In this book, we will explore his past and quirky personality to learn the method to his madness. Okay, so that's from the introduction of the book that I want to talk to you about today and what we're gonna be using as our guide to learn more about Jack Ma. And that book is called Alibaba, The House That Jack Ma Built by Duncan Clark. So I've heard of Jack Ma before and I've seen a couple of his speeches, but I didn't know too much about Alibaba's business. I've read a few articles and heard a few podcasts, but this book really kind of opens up exactly what they do and how they make their money. Next few paragraphs, it kind of describes the scale that we're talking about here. On November 11th, 2015, in Beijing, in the iconic bubble-like structure bathed in blue light known popularly as the Water Cube, the venue for the Aquatics events in the Beijing Olympics held seven years earlier, it wasn't water that flowed, but streams of data. For 24 hours without interruption, a huge digital screen flickered with maps, charts, and news crawls reporting in real time the purchases of millions of consumers across China on Alibaba's websites. In front of hundreds of journalists broadcasting the event across China and around the world, the Water Cube had been repurposed as a mission control for the Chinese middle class and the merchants' marketing to them. A four-hour live TV special called the 11-11 Global Festival Shopping Gala was broadcast to help keep shoppers up until midnight. In the first, now here's the crazy part, in the first eight minutes of 11-11-15, shoppers made more than $1 billion in purchases on Alibaba's sites, and they kept on shopping. 24 hours later, 30 million buyers had racked up over $14 billion in purchases, four times greater than 11-11's US equivalent, Cyber Monday.

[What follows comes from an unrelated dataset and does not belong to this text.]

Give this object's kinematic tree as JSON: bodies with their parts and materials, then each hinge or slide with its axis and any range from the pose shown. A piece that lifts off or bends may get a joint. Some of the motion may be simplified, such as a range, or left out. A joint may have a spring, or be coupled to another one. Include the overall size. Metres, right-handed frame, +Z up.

So they did $14 billion worth of purchases in 24 hours. Let's find out a little bit about all the products and the websites that Alibaba owns. So the note I left myself was 1001 mistakes and what this author is calling the Iron Triangle. And we're going to see some of Jack's personality right away. Jack likes to say that his company's success was an accident. Quote, Alibaba might as well have been known as the 1001 mistakes. In its early years, he gave three explanations as to why the company survived. We didn't have any money, we didn't have any technology, and we didn't have a plan. But let's look at the three real factors that underpin Alibaba's success today. The company's competitive edge in e-commerce, logistics, and finance.
Alibaba's e-commerce sites offer a variety of goods to consumers. Its logistics offering ensures that those goods are delivered quickly and reliably, and the company's finance subsidiary ensures that buying on Alibaba is easy and worry-free. The e-commerce edge, unlike Amazon, Alibaba's consumer websites, Tabao and Tmall, carry no inventory. So let me just preface the beginning of this podcast. I can barely pronounce most words in English. There's no way I'm gonna get any of these words correctly, so I'm gonna do the best I can, but I'm most likely mispronouncing them. So we're first introduced to their two main sites. So it's Tabao, T-A-O-B-A-O, and Tmall carry no inventory. They serve as platforms for other merchants to sell their wares. Tabao consists of nine million storefronts run by small traders or individuals. Attracted by the site's huge user base, these micro-merchants choose to set up their stalls on Tabao in part because it costs them nothing to do so. Alibaba charges them no fees, but Tabao makes money, a lot of it, from selling advertising space, helping promote those merchants who want to stand out from the crowd. Merchants can advertise through their paid listings or display ads. Under the paid listing model, similar to Google's AdWords, advertisers bid for keywords to give their products a more prominent placement on Tabao. They pay Alibaba based on the number of times consumers click on their ads. The old joke about advertising is, I know at least half of my advertising budget works. I just don't know which half. But with paid performance advertising and a ready market of hundreds of millions of consumers, Tabao commands an enormous appeal to small merchants.